Many programs, such as BEA Software's WebLogics, can only see one instance of SQL Server per server unless you use a unique port per SQL Server. This is another reason why you should have a unique port for each instance.

Services

After each step of the cluster installation it's critical that you check the Windows System and Application logs to ensure there are no errors. You also want to ensure that the services listed in Table 10-7 are started before beginning the SQL Server cluster installation.

Table 10-7: List of Services that Should Be Operational Before Installing Clustering
Alerter	Plug and Play
Cluster Service	Process Control
Computer Browser	Remote Procedure Call (RPC) Locator
Distributed File System	Remote Procedure Call (RPC) Service
Distributed Link Tracking Client	Remote Registry Service
Distributed Link Tracking Server	Removable Storage
DNS Client	Security Accounts Manager
Event Log	Server
License Logging Service	Spooler
Logical Disk Manager	TCP/IP NetBIOS Helper
Messenger	Windows Management Instrumentation
Net Logon	Driver Extensions
Windows NT LM Security Support Provider	Windows Time Service
Network Connectors	Workstation

You also want to ensure that services like SNMP and any firewall software are stopped.
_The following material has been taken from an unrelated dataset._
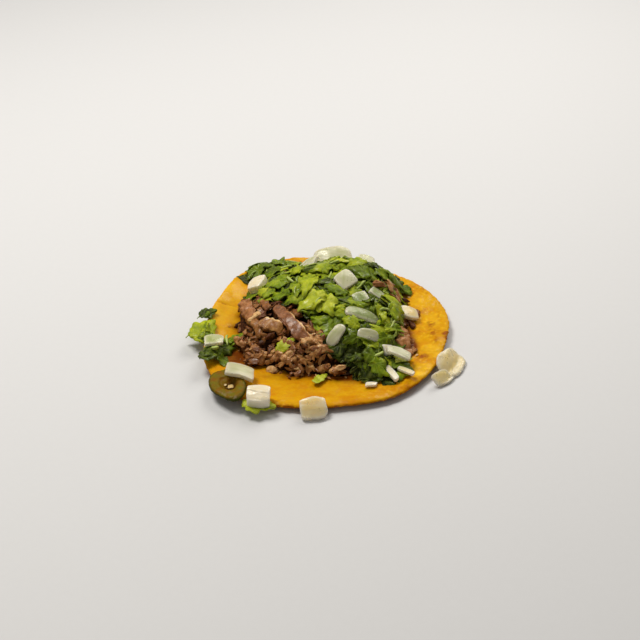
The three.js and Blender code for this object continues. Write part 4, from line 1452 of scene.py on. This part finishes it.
def onion_plate(name, index, thinning):
    """A diced piece of one onion layer in the place and size of its solid, as a bowed plate with uneven
    cut edges. Returns vertices, triangles and marks."""
    mesh = NODES[name].data
    centre, axes, _ = own_axes(name)
    corners = (np.array([vertex.co / MM for vertex in mesh.vertices]) - centre) @ axes.T
    bow, thickness = plate_bow(corners, np.array([list(face.vertices) for face in mesh.polygons]))
    thickness = max(thickness - thinning, THINNEST_PLATE)
    petal = name in PETALS
    outline = plate_outline(corners, petal, random.Random(index))
    profile = PETAL_RINGS if petal else PLATE_RINGS
    rings, rim = [], []
    for side, order in ((1, profile), (-1, profile[::-1])):
        for share, full in order:
            x, y = (outline * share).T
            rise = bow[0] + bow[1] * x * x + bow[2] * y * y
            rings.append(np.column_stack([x, y, rise + side * thickness / 2 * full]))
            # rim is painted highlight, strongest at the outer edge
            rim += [share**5] * PLATE_POINTS
    local, faces = closed_tube(np.array(rings))
    fine, broad = noise_at(local * (0.1, 0.6, 0.1), 1.0, index, 1), noise_at(local, 4.5, index + 40, 1)
    local[:, 2] += fine * 0.12 + broad * 0.3
    local[:, :2] *= 1 + 0.02 * noise_at(local, 2.0, index + 80, 1)[:, None]
    return local @ axes + centre, faces[:, ::-1], {"grain": local, "rim": np.array([*rim, 0, 0])}


def droop(vertices, tortilla):
    """Lets the part of an onion plate that hangs over the tortilla's rim sag towards the table."""
    rings = np.arange(len(vertices) - 2).reshape(-1, PLATE_POINTS)
    other_side = np.concatenate([rings[::-1].ravel(), [len(vertices) - 1, len(vertices) - 2]])
    sag = np.zeros(len(vertices))
    for i, (x, y, z) in enumerate(vertices):
        if tortilla.top(x, y) is None:
            rim = tortilla.nearest((x, y, z))[0]
            beyond = math.hypot(x - rim.x, y - rim.y)
            sag[i] = 0.3 * beyond + 0.03 * beyond**2
    underside = np.minimum(vertices[:, 2], vertices[other_side, 2])
    vertices[:, 2] -= np.clip((sag + sag[other_side]) / 2, 0, np.maximum(underside - 0.2, 0))


class TACO_OT_onions(bpy.types.Operator):
    """Dice the onion: each piece keeps the place and the form of its solid"""

    bl_idname = "taco.onions"
    bl_label = "Diced onion"

    def execute(self, context):
        look = settings().onion
        plain = onion_finish(look, "onion_white", 0.3, 0.12, look.cream)
        finishes = {
            "clear": onion_finish(look, "onion_clear", 0.6, 0.35),
            "green": onion_finish(look, "onion_green", 1.0, 0.25),
            # painted light: the tortilla's yellow shining through these pieces
            "shine_through": onion_finish(look, "onion_yellow", 0.7, 0.3, look.shine_through),
            "leafy": onion_finish(look, "onion_leafy", 1.0, 0.35, look.leafy),
        }
        materials = {}
        for place, kinds in ONION_FINISHES.items():
            for kind, numbers in kinds.items():
                materials.update({f"{place}_onion_{number}": finishes[kind] for number in numbers})
        tortilla = Surface(["tortilla"])
        for index, name in enumerate(ONION_NODES):
            vertices, faces, marks = onion_plate(name, index, look.thinning / MM)
            droop(vertices, tortilla)
            piece = new_piece(f"diced_{name}", vertices, faces, materials.get(name, plain), marks)
            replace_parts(piece, name)
        return {"FINISHED"}


# ------------------------------------------------------------------ chilli


def chilli_finish(look):
    """Pickled green chilli: dark skin round the rim, olive flesh, a brown hollow round the seeds."""
    finish = Finish(
        "chilli_flesh", glow=(1.0, (0.7, 0.8, 0.2)), Subsurface_Weight=0.15, Specular_IOR_Level=0.08,
        Coat_Weight=0.03, Coat_Roughness=0.2
    )
    colour = finish.layered(
        look.flesh,
        (finish.ranged(finish.grain(260, 4), 0.38, 0.66), look.brown),
        (finish.mark("hollow"), look.hollow),
        (finish.mark("skin"), look.skin),
    )
    rough = finish.ranged(finish.grain(400, 2), 0.3, 0.7, 0.3, 0.55)
    normal = finish.bump(finish.grain(600), 0.14, 0.6)
    return finish.set(Base_Color=colour, Roughness=rough, Normal=normal)


def seed_finish(look):
    """Pale seeds, mottled with the colour of the flesh."""
    finish = Finish("chilli_seed", glow=(0.5, (1.0, 0.8, 0.5)), Roughness=0.35, Subsurface_Weight=0.3)
    fine = finish.grain(900)
    colour = finish.mixed(finish.ranged(fine, 0.3, 0.8, 0, 0.5), look.seed, look.flesh)
    return finish.set(Base_Color=colour, Normal=finish.bump(fine, 0.05, 0.5))


# The chilli's seeds: x, y and length. The hollow lies round the first.
SEEDS = [(-45.6, -52.8, 3.0), (-48.2, -51.4, 1.5)]
HOLLOW_REACH = 3.2
HOLLOW_DEPTH = 0.9


def chilli_ring(look):
    """Cuts the slice: a skin, a ridge of flesh and a hollow. Returns its upward axis."""
    points, normals, faces = remeshed(CHILLI_NODE, look.grain / MM, smoothing=2)
    centre, axes, half = own_axes(CHILLI_NODE)
    local = (points - centre) @ axes.T
    reach = np.hypot(local[:, 0] / half[0], local[:, 1] / half[1])
    up = normals @ axes[2]
    middle = (np.array([*SEEDS[0][:2], centre[2]]) - centre) @ axes.T
    from_seed = np.hypot(*(local - middle).T[:2]) + 0.5 * noise_at(local, 2.0, 9)
    hollow = np.exp(-((from_seed / HOLLOW_REACH) ** 4)) * (up > 0)
    ridge = np.exp(-(((from_seed - 5.2) / 1.3) ** 2)) + 0.6 * np.exp(-(((reach - 0.86) / 0.08) ** 2))
    wrinkles = noise_at(local, 3.0, 2) * 0.25 + noise_at(local, 1.1, 6) * 0.1
    skin = unit(1.2 - np.abs(up) * 1.6) + unit((reach - 0.84) * 6) + (up < -0.2)
    lift = wrinkles + (0.22 * ridge - HOLLOW_DEPTH * hollow) * unit(up)
    moved = points + normals * lift[:, None]
    marks = {"skin": unit(skin), "hollow": hollow, "grain": local}
    piece = new_piece("chilli_ring", moved, faces, chilli_finish(look), marks)
    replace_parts(piece, CHILLI_NODE)
    return Vector(axes[2])


class TACO_OT_chilli(bpy.types.Operator):
    """Cut the chilli slice and set its seeds"""

    bl_idname = "taco.chilli"
    bl_label = "Chilli slice"

    def execute(self, context):
        look, draw = settings().chilli, random.Random(settings().seed + 4)
        upward = chilli_ring(look)
        seeds, ground = Pile(), Surface(["chilli_ring"])
        for x, y, size in SEEDS:
            shape, triangles = ragged_strip(
                draw, size, 0.8 * size, 0.32 * size, bend=0, twist=0, steps=12, sides=12, rough=0.3
            )
            turn = frame_on(upward, draw.uniform(*ANY_TURN))
            seeds.add(turned(shape, turn, (x, y, ground.top(x, y) + 0.12 * size)), triangles, shape)
        seeds.piece("chilli_seeds", seed_finish(look), "chilli")
        return {"FINISHED"}


# ------------------------------------------------------------------ stage, in metres


FLOOR_REACH = 4.0
FLOOR_DROP = 0.0002  # keeps the floor out of the tortilla's underside
WARM_SKY = (1, 0.94, 0.85, 1)
WARM_LIGHT = (1, 0.95, 0.87)


def in_scene(name, data):
    """A new object in the scene."""
    made = bpy.data.objects.new(name, data)
    bpy.context.scene.collection.objects.link(made)
    return made


class TACO_OT_stage(bpy.types.Operator):
    """Set the pale floor, the soft lights and the camera"""

    bl_idname = "taco.stage"
    bl_label = "Floor, lights and camera"

    def execute(self, context):
        look, scene = settings().stage, context.scene
        self.lay_floor(look.floor)
        world = bpy.data.worlds.new("soft_light")
        world.use_nodes = True
        sky = world.node_tree.nodes["Background"].inputs
        sky["Color"].default_value = WARM_SKY
        sky["Strength"].default_value = look.sky
        scene.world = world
        self.hang_light("key_light", look.key, (-0.35, 0.25, 0.8), 0.35)
        self.hang_light("back_light", look.rim, (0.3, 0.6, 0.6), 0.5)
        scene.camera = self.set_camera(look)
        scene.view_settings.view_transform = "Standard"
        return {"FINISHED"}

    def lay_floor(self, colour):
        """A wide flat floor, a little mottled."""
        mesh = bpy.data.meshes.new("floor")
        corners = [(x * FLOOR_REACH, y * FLOOR_REACH, 0) for x, y in ((-1, -1), (1, -1), (1, 1), (-1, 1))]
        mesh.from_pydata(corners, [], [(0, 1, 2, 3)])
        finish = Finish("pale_floor", Roughness=0.6)
        dull = tuple(value * 0.97 for value in colour)
        mottled = finish.mixed(finish.grain(300), colour, dull)
        mesh.materials.append(finish.set(Base_Color=mottled))
        floor = in_scene("floor", mesh)
        floor.location.z = -FLOOR_DROP
        floor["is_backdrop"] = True

    def hang_light(self, name, power, place, size):
        """A square light that shines on the taco."""
        light = bpy.data.lights.new(name, "AREA")
        light.energy = power
        light.size = size
        light.color = WARM_LIGHT
        lamp = in_scene(name, light)
        lamp.location = place
        lamp.rotation_euler = (-Vector(place)).to_track_quat("-Z", "Y").to_euler()

    def set_camera(self, look):
        """A camera that looks down at the taco from the front."""
        camera = bpy.data.cameras.new("camera")
        camera.lens = look.lens
        camera.sensor_width = 36
        camera.clip_start = 0.01
        viewer = in_scene("camera", camera)
        back = Vector((0, -math.cos(look.elevation), math.sin(look.elevation)))
        viewer.location = Vector(look.aim) + back * look.distance
        viewer.rotation_euler = (math.pi / 2 - look.elevation, 0, 0)
        return viewer


# ------------------------------------------------------------------ panel and running


class TACO_PT_panel(bpy.types.Panel):
    """Lists the steps that build the taco"""

    bl_label = "Open taco"
    bl_idname = "TACO_PT_panel"
    bl_space_type = "VIEW_3D"
    bl_region_type = "UI"
    bl_category = "Taco"

    def draw(self, context):
        for step in STEPS:
            self.layout.operator(step.bl_idname)


STEPS = (
    TACO_OT_stage,
    TACO_OT_tortilla,
    TACO_OT_beef,
    TACO_OT_coriander,
    TACO_OT_loose_leaves,
    TACO_OT_onions,
    TACO_OT_chilli,
)
GROUPS = (
    TortillaSettings,
    BeefSettings,
    CorianderSettings,
    OnionSettings,
    ChilliSettings,
    StageSettings,
    TacoSettings,
)
CLASSES = (*GROUPS, *STEPS, TACO_PT_panel)


def register():
    for made in CLASSES:
        bpy.utils.register_class(made)
    bpy.types.Scene.taco = PointerProperty(type=TacoSettings)


def unregister():
    del bpy.types.Scene.taco
    for made in reversed(CLASSES):
        bpy.utils.unregister_class(made)


def main():
    register()
    for step in STEPS:
        group, name = step.bl_idname.split(".")
        getattr(getattr(bpy.ops, group), name)()
    cad, visual = ([list(corner) for corner in box] for box in (CAD_BOX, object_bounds()))


if __name__ == "__main__":
    main()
I also stop any services that are provided by the hardware vendor. These services will sometimes interfere with the cluster installation and can be started again once the server is restarted after the successful installation.

Domain Considerations

You will need to ensure that all servers in a cluster are on the same domain. Before you begin, you'll need an administrative account to set up clustering with. You'll also want to make sure that the two servers can see the DNS server, and it is also recommended to have a WINS server for name resolution.

Now that you know about the basic architecture and terminology of clustering, the next chapter will jump into actually creating your first cluster.